In the actions of characters we see values, goals, and alliances. From each action we infer behaviors, character traits and values—what the action is an example of. Such an understanding constitutes "explaining" the action.
Setting
The setting includes all of the forces and institutions acting on the characters. Setting includes the geographical location, social climate, the historical period, and the cultural mores—any and all factors that influence the characters and against which the characters act and against which their actions are measured.
An understanding and/or appreciation for the Puritan beliefs of sin, for instance, is essential for understanding and /or appreciating Hawthorne's The Scarlet Letter. In some instances, locations can represent forces: fields can suggest openness and opportunity, rooms can suggest seclusion or isolation,
Imagine the action taking place elsewhere, at another time, in another culture to realize the effect of a particular setting.
Reading Stories: Language
Of the three elements examined here (content, language, and structure), language is the least important, although hardly insignificant, element of a story. Language plays a role predominantly in terms of the use of symbolism and projecting an overall tone. We might think of this as part of the mental setting in which the action takes place. Analyzing The Scarlet Letter, we might note how language is used to indicate the lightness of the scene of Hester and her daughter Pearl in contrast to the darkness of the scene in which Hester confronts Reverend Dimmesdale. Language also can play a major role in terms of accents or dialects, as in Twain's Huckleberry Finn.
Reading Stories: Structure
Description of the structure of a story can be understood in two ways.
In the first case, we have the linear progression from chapter to chapter. Within this structure, there is the building of suspense, the unfolding of conflict and its resolution. It is here that we discuss the plot, the rising action, climax, and resolution.
Alternatively, we can look at the patterns of actions and interrelationship of characters occurring throughout the story.

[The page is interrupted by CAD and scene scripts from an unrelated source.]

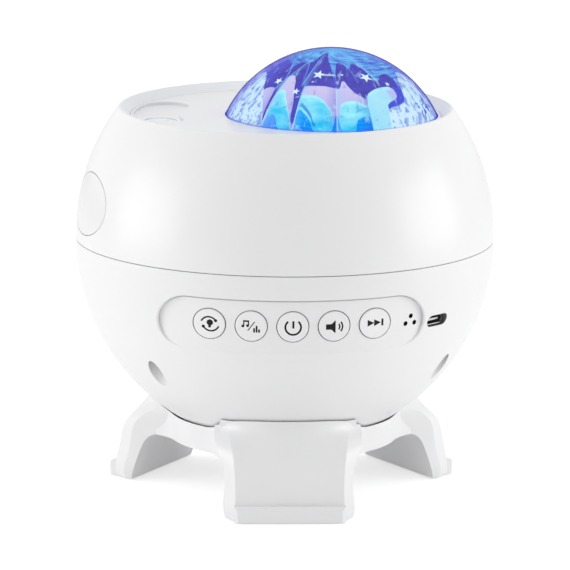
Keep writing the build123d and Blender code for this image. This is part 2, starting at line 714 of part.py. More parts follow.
def light_housing():
    top = DECK_LOW
    outer = LAMP_R_IN + LAMP_WALL
    body = tube(outer, LAMP_R_IN, SINK_TOP, top)
    body += tube(LAMP_FLANGE_R, LAMP_R_IN, top - LAMP_FLANGE_T, top)
    body += tube(SINK_R, LAMP_R_IN, SINK_TOP, SINK_TOP + 2)
    for i in range(6):
        slot = box_between((LAMP_R_IN - 2, -4, SINK_TOP + 5), (outer + 2, 4, SINK_TOP + 8))
        body -= Rot(0, 0, 60 * i + 30) * slot
    return Pos(DOME_X, 0, 0) * body


def heat_sink():
    sink = rod(SINK_R, SINK_TOP - SINK_PLATE, SINK_TOP)
    pitch = 2 * (SINK_R - FIN_T) / FIN_COUNT
    for i in range(FIN_COUNT):
        x = (i - (FIN_COUNT - 1) / 2) * pitch
        half = sqrt(SINK_R**2 - (abs(x) + FIN_T / 2)**2)
        sink += box_between((x - FIN_T / 2, -half, FIN_LOW), (x + FIN_T / 2, half, SINK_TOP - SINK_PLATE))
    sink += rod(BUSH_R + 3, FIN_LOW, SINK_TOP - SINK_PLATE)
    sink -= rod(BUSH_R, FIN_LOW - 1, SINK_TOP + 1)
    return Pos(DOME_X, 0, 0) * sink


def led_board():
    return Pos(DOME_X, 0, 0) * tube(LED_BOARD_R, SPINDLE_R + 1.5, SINK_TOP, SINK_TOP + LED_BOARD_T)


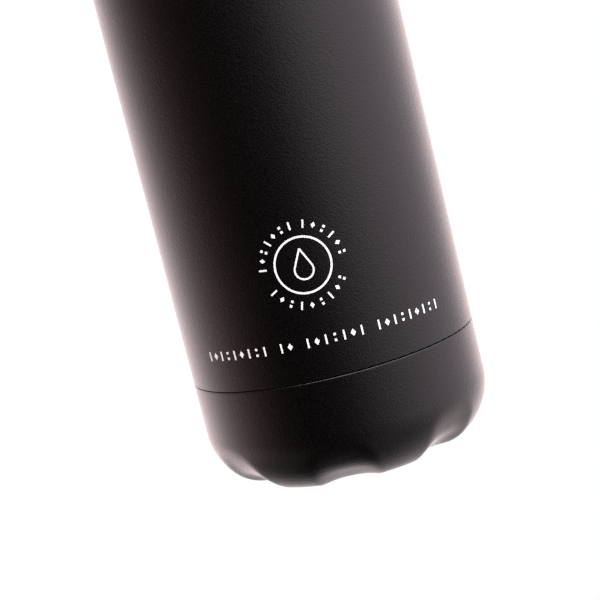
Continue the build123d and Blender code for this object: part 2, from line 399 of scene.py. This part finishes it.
def bow(centre, radius, start, stop, count, width=STROKE):
    """A stroke along an arc, drawn as short quads; angles in radians."""
    quads = []
    for i in range(count):
        a0, a1 = (start + (stop - start) * k / count for k in (i, i + 1))
        quads.append([
            (centre[0] + r * math.cos(a), centre[1] + r * math.sin(a))
            for r, a in ((radius - width / 2, a0), (radius + width / 2, a0),
                         (radius + width / 2, a1), (radius - width / 2, a1))
        ])
    return quads


def post(size):
    """A single upright stroke."""
    return [bar((0, -size), (0, size))]


def gem(size):
    """A solid diamond."""
    return [[(0, -size * 0.75), (size * 0.55, 0), (0, size * 0.75), (-size * 0.55, 0)]]


def dots(size):
    """Two small solid squares, one above the other."""
    return [bar((0, level - DOT / 2), (0, level + DOT / 2), DOT) for level in (-size * 0.6, size * 0.6)]


def placed(strokes, centre, turn):
    """Strokes turned and moved to their place in the print."""
    c, s = math.cos(turn), math.sin(turn)
    return [[(centre[0] + x * c - y * s, centre[1] + x * s + y * c) for x, y in ring] for ring in strokes]


def marks_on_ring(first, step, count, outward):
    """Generic marks along the emblem's ring, upright as seen from outside or from inside."""
    shapes = (post, gem, dots)
    laid = []
    for i in range(count):
        angle = math.radians(first + step * i)
        centre = (MARKS_R * math.cos(angle), EMBLEM_Z + MARKS_R * math.sin(angle))
        turn = angle - math.pi / 2 if outward else angle + math.pi / 2
        laid += placed(shapes[i % 3](RING_MARK), centre, turn)
    return laid


def drop(centre, radius):
    """A plain water drop: round below, drawn up to a point."""
    tip = (centre[0], centre[1] + radius * DROP_REACH)
    spread = math.acos(1 / DROP_REACH)
    left, right = math.pi / 2 + spread, math.pi / 2 - spread
    ends = [(centre[0] + radius * math.cos(a), centre[1] + radius * math.sin(a)) for a in (left, right)]
    return bow(centre, radius, left, right + 2 * math.pi, 24) + [bar(end, tip) for end in ends]


emblem = bow((0, EMBLEM_Z), RING_R, 0, 2 * math.pi, 96, RING_STROKE)
emblem += drop((0, EMBLEM_Z - DROP_LOW), DROP_R)
emblem += marks_on_ring(176, -13.3, 7, True)
emblem += marks_on_ring(77, -14.4, 6, True)
emblem += marks_on_ring(211, 14.6, 9, False)
printed("print_emblem", emblem)

line = []
shapes = (post, gem, post, dots)
groups = (9, 2, 7, 9)
slot = -(sum(groups) + len(groups) - 2) / 2
for group in groups:
    for i in range(group):
        line += placed(shapes[i % 4](LINE_MARK), (slot * MARK_STEP, MARK_LINE_Z), 0)
        slot += 1
    slot += 1
printed("print_line", line)

# ---------------------------------------------------------------- stage and light

FRONT_X, FRONT_Y = 0.0668, -0.9978
PEAK = 3.0

bpy.ops.mesh.primitive_plane_add(size=4, location=(0, 0, -0.0002))
floor = bpy.context.active_object
floor.name = "floor"
floor_look, g = new_material("floor")
glow = g.node("ShaderNodeEmission", {"Color": (1, 1, 1, 1), "Strength": 1.0})
g.node("ShaderNodeOutputMaterial", {"Surface": glow.outputs[0]})
dress(floor, floor_look)
floor.visible_glossy = False
floor.visible_diffuse = False
floor.visible_shadow = False

world = bpy.data.worlds.new("studio")
bpy.context.scene.world = world
world.use_nodes = True
g = Graph(world.node_tree)
ray = g.node("ShaderNodeTexCoord").outputs["Generated"]
parts = g.node("ShaderNodeSeparateXYZ", {"Vector": ray})
x, y, z = parts.outputs
across = g.math("ADD", g.math("MULTIPLY", x, -FRONT_Y), g.math("MULTIPLY", y, FRONT_X))
ahead = g.math("ADD", g.math("MULTIPLY", x, FRONT_X), g.math("MULTIPLY", y, FRONT_Y))
turn = g.math("ADD", g.math("DIVIDE", g.math("ARCTAN2", across, ahead), 2 * math.pi), 0.5)


def light_ramp(stops):
    """Brightness round the horizon; stops are (degrees from the front, level, tint)."""
    return g.ramp(turn, [
        ((azimuth + 180) / 360, tuple(c * level / PEAK for c in tint)) for azimuth, level, tint in stops
    ])


RED = (1.22, 0.78, 0.8)
WARM = (1.1, 0.9, 0.92)
COOL = (1.04, 0.93, 1.01)
low = light_ramp([
    (-180, 2.2, WARM), (-135, 2.2, WARM), (-115, 1.5, WARM), (-90, 0.75, RED), (-68, 0.2, RED),
    (-45, 0.0, RED), (-2, 0.0, COOL), (14, 0.1, COOL), (34, 0.4, COOL), (56, 0.86, COOL), (86, 1.3, COOL),
    (120, 1.3, COOL), (145, 2.2, WARM), (180, 2.2, WARM),
])
high = light_ramp([
    (-180, 2.2, WARM), (-145, 2.0, WARM), (-119, 1.0, WARM), (-90, 0.28, RED), (-70, 0.1, RED),
    (-30, 0.02, RED), (0, 0.12, COOL), (20, 0.75, COOL), (38, 1.4, COOL), (60, 1.75, COOL),
    (120, 1.7, COOL), (145, 2.2, WARM), (180, 2.2, WARM),
])
sides = g.mix(g.slope(z, -0.25, 0.12), low, high)
back = g.math("SUBTRACT", g.math("MULTIPLY", across, 0.45), ahead)
dark = g.mix(g.slope(across, -0.45, -0.80, "LINEAR"), (0.01, 0.008, 0.008, 1), (0.12, 0.10, 0.10, 1))
shade = g.mix(g.slope(across, -0.15, 0.40), dark, (0.11, 0.097, 0.10, 1))
below = g.mix(g.slope(back, -0.20, 0.75), shade, (0.42, 0.37, 0.38, 1))
level = g.mix(g.slope(z, -0.40, -0.62), sides, below)
overhead = g.math("MULTIPLY", g.slope(z, 0.50, 0.80, "LINEAR"), g.slope(across, -0.45, -0.10, "LINEAR"))
around = g.mix(overhead, level, (2.2, 2.0, 2.0, 1))
seen = g.node("ShaderNodeLightPath").outputs["Is Camera Ray"]
soft = g.node("ShaderNodeBackground", {"Color": around, "Strength": PEAK})
white = g.node("ShaderNodeBackground", {"Color": (1, 1, 1, 1), "Strength": 1.0})
both = g.node("ShaderNodeMixShader", {0: seen, 1: soft.outputs[0], 2: white.outputs[0]})
g.node("ShaderNodeOutputWorld", {"Surface": both.outputs[0]})

fill_data = bpy.data.lights.new("fill", "AREA")
fill_data.shape = "DISK"
fill_data.size = 0.5
fill_data.energy = 3.6
fill = bpy.data.objects.new("fill", fill_data)
fill.location = (-0.02, -0.8, 0.22)
fill.rotation_euler = (math.radians(78), 0, 0)
fill.visible_glossy = False
bpy.context.scene.collection.objects.link(fill)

Note that stories, unlike non-fiction, are generally read and or appreciated only in their entirety. We can read a portion of a nonfiction work for specific information; to understand a story we must follow the complete unfolding and resolution of the plot. The same is generally true for drama as well.
Vocabulary
Plot Diagram- The diagram used to map the plot of a story.

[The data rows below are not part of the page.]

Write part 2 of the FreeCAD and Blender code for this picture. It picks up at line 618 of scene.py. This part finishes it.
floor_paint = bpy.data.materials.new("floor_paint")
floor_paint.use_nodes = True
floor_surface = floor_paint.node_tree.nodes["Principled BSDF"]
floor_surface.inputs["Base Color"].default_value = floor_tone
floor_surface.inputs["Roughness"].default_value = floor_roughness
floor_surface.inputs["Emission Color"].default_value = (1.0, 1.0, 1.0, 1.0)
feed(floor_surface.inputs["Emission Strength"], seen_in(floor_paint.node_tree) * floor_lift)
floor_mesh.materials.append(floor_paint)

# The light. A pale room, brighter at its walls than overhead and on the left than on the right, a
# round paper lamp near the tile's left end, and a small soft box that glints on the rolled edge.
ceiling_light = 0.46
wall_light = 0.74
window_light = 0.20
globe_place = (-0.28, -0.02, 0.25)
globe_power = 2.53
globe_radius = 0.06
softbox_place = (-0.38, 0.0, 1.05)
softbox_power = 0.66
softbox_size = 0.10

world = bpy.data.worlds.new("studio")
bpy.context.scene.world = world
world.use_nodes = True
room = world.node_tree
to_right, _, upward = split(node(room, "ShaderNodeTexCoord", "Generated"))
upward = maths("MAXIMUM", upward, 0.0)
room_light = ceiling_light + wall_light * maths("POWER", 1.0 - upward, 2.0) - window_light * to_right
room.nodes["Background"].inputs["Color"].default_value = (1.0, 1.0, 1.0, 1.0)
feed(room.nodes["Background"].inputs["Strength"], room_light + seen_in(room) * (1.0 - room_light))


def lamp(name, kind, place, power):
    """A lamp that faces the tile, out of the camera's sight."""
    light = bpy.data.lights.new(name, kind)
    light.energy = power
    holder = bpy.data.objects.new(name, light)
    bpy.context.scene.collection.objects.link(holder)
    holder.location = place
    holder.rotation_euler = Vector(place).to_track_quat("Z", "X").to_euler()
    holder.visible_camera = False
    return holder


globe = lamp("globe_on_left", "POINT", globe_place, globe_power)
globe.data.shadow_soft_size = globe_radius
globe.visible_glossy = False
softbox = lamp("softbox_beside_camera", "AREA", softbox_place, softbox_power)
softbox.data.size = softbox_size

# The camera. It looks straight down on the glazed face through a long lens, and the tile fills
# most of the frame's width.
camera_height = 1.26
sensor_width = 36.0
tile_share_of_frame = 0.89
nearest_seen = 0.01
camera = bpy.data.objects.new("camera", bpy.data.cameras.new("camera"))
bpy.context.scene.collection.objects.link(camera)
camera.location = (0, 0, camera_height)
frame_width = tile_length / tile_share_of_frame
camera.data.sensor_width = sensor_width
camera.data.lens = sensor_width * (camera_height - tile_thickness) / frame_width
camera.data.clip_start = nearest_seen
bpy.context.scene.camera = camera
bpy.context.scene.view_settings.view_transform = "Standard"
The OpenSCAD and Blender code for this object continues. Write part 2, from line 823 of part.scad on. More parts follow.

Exposition- The essential background information at the beginning of a literary work
Rising action- the development of conflict and complications in a literary work
Climax- the turning point in a literary work
Falling action- results or effects of the climax of a literary work
Resolution/denouement- end of a literary work when loose ends are tied up and questions are answered
Alliteration – repetition of the initial consonant sounds of words: “Peter Piper picked a peck of pickled peppers”

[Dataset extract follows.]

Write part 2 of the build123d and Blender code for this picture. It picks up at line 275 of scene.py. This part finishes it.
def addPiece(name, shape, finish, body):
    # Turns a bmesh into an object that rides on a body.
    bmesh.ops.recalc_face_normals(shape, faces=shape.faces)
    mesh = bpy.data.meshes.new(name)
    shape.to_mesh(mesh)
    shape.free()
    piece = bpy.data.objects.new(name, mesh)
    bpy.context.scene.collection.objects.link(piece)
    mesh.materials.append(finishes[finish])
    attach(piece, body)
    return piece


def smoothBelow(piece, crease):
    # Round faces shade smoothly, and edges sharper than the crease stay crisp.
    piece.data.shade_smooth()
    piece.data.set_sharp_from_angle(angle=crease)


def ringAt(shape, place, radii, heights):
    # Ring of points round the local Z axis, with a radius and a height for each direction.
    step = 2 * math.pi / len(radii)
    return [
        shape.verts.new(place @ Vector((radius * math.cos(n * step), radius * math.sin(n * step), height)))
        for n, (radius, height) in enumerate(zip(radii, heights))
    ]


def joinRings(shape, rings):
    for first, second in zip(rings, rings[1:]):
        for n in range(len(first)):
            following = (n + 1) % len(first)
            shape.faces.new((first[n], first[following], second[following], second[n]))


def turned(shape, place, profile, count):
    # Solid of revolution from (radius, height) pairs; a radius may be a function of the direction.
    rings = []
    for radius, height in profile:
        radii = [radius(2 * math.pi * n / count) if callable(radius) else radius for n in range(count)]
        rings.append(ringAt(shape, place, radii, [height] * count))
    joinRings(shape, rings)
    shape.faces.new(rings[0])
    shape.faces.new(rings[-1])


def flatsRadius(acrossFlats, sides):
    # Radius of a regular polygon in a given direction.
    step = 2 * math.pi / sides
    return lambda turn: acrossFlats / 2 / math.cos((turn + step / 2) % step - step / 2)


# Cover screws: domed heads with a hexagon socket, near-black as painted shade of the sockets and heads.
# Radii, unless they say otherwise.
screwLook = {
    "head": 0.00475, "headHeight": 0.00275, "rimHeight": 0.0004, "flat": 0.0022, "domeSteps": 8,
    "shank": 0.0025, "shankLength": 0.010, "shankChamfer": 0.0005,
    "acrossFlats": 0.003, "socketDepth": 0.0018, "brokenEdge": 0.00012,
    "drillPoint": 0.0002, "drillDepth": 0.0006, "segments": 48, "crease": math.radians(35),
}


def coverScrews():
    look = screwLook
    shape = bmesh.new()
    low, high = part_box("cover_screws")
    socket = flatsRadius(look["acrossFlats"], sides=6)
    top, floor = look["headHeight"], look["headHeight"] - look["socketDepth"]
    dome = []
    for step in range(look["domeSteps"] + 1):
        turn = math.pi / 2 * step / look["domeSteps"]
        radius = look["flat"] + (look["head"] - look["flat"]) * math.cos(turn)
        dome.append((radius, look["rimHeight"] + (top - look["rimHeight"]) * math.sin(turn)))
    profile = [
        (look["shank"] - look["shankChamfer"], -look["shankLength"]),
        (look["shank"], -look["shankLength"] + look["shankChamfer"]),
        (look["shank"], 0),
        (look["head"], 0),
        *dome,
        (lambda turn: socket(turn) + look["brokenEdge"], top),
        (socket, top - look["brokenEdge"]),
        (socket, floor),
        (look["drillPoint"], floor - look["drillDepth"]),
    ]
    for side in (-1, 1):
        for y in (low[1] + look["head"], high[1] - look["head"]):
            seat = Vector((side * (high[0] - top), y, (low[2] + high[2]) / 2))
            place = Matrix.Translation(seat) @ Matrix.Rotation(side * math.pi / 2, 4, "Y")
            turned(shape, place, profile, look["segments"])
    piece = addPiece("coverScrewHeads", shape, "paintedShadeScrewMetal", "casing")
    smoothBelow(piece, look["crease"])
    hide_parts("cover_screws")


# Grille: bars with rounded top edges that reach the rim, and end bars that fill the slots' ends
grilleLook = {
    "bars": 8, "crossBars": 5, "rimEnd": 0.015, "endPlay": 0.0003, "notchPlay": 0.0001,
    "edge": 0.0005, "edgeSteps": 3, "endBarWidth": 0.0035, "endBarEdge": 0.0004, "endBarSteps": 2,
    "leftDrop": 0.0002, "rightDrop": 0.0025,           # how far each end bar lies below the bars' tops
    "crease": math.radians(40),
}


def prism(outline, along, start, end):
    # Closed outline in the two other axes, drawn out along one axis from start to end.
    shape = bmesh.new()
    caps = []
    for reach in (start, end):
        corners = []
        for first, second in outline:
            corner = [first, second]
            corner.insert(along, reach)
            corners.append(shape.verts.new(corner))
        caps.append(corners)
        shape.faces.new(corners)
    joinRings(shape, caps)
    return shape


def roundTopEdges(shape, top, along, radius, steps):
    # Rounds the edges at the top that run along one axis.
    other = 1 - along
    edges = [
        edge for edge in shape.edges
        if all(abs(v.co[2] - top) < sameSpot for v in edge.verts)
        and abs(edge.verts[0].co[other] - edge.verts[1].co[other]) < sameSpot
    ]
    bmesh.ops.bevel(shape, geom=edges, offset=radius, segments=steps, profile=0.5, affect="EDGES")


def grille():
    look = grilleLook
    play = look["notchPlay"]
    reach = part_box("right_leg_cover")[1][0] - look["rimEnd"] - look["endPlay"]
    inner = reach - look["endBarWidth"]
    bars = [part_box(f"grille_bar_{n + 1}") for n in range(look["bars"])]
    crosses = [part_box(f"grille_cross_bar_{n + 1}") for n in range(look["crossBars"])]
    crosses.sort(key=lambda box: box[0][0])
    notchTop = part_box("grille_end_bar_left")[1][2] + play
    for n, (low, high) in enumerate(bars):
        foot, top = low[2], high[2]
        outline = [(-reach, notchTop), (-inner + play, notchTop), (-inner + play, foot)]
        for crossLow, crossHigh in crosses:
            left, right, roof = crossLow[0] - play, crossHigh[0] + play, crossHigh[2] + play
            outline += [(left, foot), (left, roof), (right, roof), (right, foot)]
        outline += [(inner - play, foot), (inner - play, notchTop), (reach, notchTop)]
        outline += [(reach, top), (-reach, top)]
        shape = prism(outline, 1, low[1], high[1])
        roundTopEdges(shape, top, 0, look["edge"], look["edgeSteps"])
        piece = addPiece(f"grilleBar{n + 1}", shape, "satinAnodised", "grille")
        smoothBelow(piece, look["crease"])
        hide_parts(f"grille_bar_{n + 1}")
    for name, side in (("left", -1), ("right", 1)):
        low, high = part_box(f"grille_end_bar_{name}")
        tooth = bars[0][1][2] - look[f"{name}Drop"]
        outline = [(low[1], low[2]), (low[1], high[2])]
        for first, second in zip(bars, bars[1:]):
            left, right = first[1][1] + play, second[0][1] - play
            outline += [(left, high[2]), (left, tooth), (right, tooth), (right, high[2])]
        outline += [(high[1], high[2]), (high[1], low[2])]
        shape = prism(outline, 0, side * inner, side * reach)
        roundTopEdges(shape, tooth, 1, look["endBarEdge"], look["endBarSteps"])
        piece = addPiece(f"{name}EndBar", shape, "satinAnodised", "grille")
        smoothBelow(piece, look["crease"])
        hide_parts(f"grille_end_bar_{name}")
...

Allusion – a reference to something well-known that exists outside the literary work
Antagonist- character that is the source of conflict in a literary work
Aside – a dramatic device in which a character makes a short speech intended for the audience but not heard by the other characters on stage
Assonance – repetition of vowel sounds followed by different consonant sounds: “Anna’s apples,” “the pond is long gone”
Characterization- The manner in which an author develops characters and their personalities
Conflict - struggle between two or more opposing forces (person vs. person; nature; society; self; fate/God.
Dialogue - direct speech between characters in a literary work
Diction - word choice to create a specific effect
Figurative Language –language that represents one thing in terms of something dissimilar (non-literal language). Includes simile, metaphor, personification, hyperbole, symbol)
Flashback- the method of returning to an earlier point in time for the purpose of making the present clearer
Foreshadowing- hint of what is to come in a literary work
Genre – type or category to which a literary work belongs
Hyperbole – extreme exaggeration to add meaning
Imagery – language that appeals to the five senses
Irony - Dramatic… when the reader or audience knows something a character does not
Situational… when there is a disparity between what is expected and what actually occurs
Verbal… when the speaker says one thing but means the opposite
Metaphor – an implied comparison between dissimilar objects: “Her talent blossomed”
Motif- a recurring feature of a literary work that is related to the theme
Onomatopoeia – use of a word whose sound imitates its meaning: “hiss”
Oxymoron – phrase that consists of two words that are contradictory: “living dead” or “Microsoft works”
Personification – figure of speech in which non-human things are given human characteristics
Plot- The sequence of events in a literary work
Point of view- the vantage point or perspective from which a literary work is told…
1st person point of view- the narrator is a character in the story (use of ‘I’)
3rd person point of view- the narrator is outside of the story (use of ‘he’ ‘she’ ‘they’)
Protagonist- the main character in a literary work
Rhyme – repetition of similar or identical sounds: “look and crook”
Rhyme Scheme – pattern of rhyme among lines of poetry [denoted using letters, as in ABAB CDCD EE]
Setting- The time and place of a literary work
Simile – a direct comparison of dissimilar objects, usually using like or as: “I wandered lonely as a cloud”
Soliloquy - a dramatic device in which a character is alone and speaks his or her thoughts aloud
Speaker – voice in a poem; the person or thing that is speaking
Stanza – group of lines forming a unit in a poem
Stereotype- standardized, conventional ideas about characters, plots and settings
Suspense – technique that keeps the reader guessing what will happen next
Symbol/symbolism – one thing (object, person, place) used to represent something else
Theme – the underlying main idea of a literary work. Theme differs from the subject of a literary work in that it involves a statement or opinion about the subject.
Tone – the author’s attitude toward the subject of a work.